Include in the output exactly the lines from the opening of the data through the line containing "[for (i = [0 : sides", and nothing more.

### MATERIAL PROVIDED
--
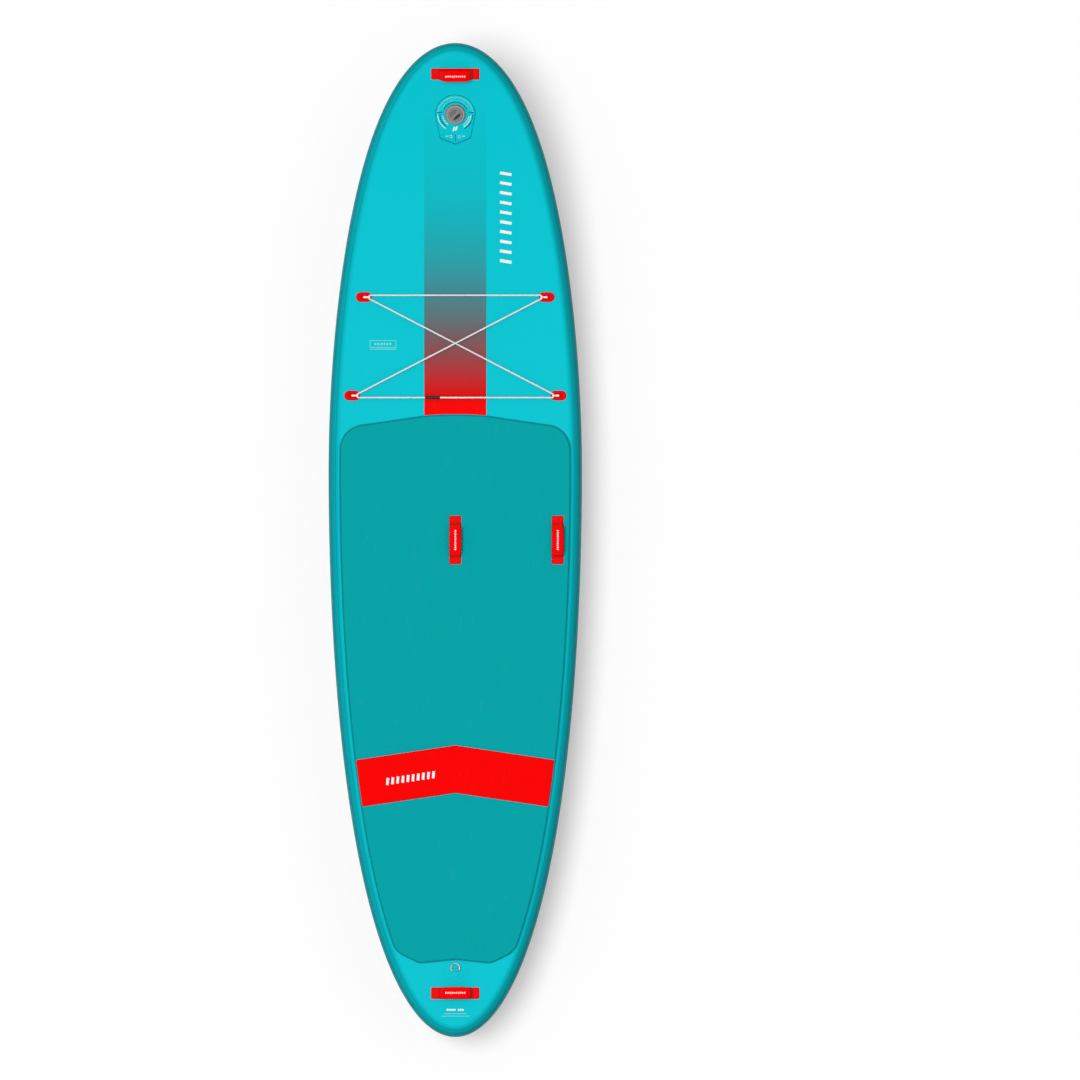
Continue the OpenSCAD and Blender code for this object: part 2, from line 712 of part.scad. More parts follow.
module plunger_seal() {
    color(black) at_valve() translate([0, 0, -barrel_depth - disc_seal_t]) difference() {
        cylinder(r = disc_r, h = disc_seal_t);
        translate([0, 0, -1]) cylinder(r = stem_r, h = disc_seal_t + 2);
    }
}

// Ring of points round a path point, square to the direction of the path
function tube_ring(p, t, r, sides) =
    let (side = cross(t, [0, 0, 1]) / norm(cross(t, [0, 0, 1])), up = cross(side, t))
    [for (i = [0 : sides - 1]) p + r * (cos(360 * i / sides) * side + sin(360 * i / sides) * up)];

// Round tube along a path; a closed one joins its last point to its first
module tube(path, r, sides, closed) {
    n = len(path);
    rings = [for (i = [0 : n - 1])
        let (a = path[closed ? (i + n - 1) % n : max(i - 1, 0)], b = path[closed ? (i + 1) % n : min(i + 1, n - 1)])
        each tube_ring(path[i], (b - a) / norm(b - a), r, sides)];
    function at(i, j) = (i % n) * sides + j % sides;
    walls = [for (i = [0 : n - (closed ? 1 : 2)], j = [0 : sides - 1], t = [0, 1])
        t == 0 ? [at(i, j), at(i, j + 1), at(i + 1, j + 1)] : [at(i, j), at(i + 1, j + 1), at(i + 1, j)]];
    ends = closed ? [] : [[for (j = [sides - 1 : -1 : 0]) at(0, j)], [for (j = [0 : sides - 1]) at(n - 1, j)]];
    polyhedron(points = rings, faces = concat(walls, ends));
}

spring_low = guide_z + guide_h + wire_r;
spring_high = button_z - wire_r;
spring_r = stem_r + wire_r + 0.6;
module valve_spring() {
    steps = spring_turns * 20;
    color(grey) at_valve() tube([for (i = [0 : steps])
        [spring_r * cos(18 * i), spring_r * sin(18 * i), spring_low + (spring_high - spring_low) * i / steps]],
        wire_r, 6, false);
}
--
### WRITTEN ANSWER
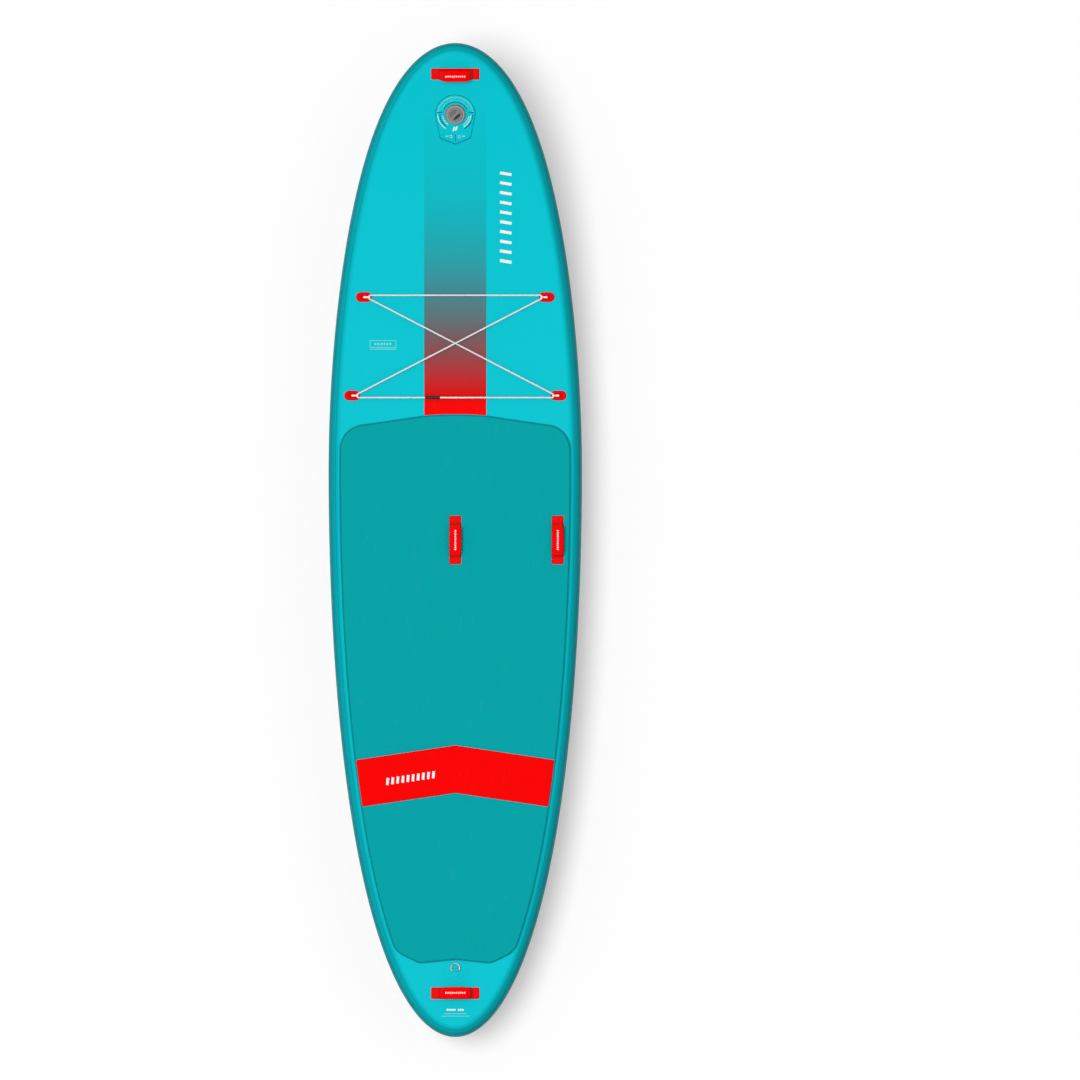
Continue the OpenSCAD and Blender code for this object: part 2, from line 712 of part.scad. More parts follow.
module plunger_seal() {
    color(black) at_valve() translate([0, 0, -barrel_depth - disc_seal_t]) difference() {
        cylinder(r = disc_r, h = disc_seal_t);
        translate([0, 0, -1]) cylinder(r = stem_r, h = disc_seal_t + 2);
    }
}

// Ring of points round a path point, square to the direction of the path
function tube_ring(p, t, r, sides) =
    let (side = cross(t, [0, 0, 1]) / norm(cross(t, [0, 0, 1])), up = cross(side, t))
    [for (i = [0 : sides - 1]) p + r * (cos(360 * i / sides) * side + sin(360 * i / sides) * up)];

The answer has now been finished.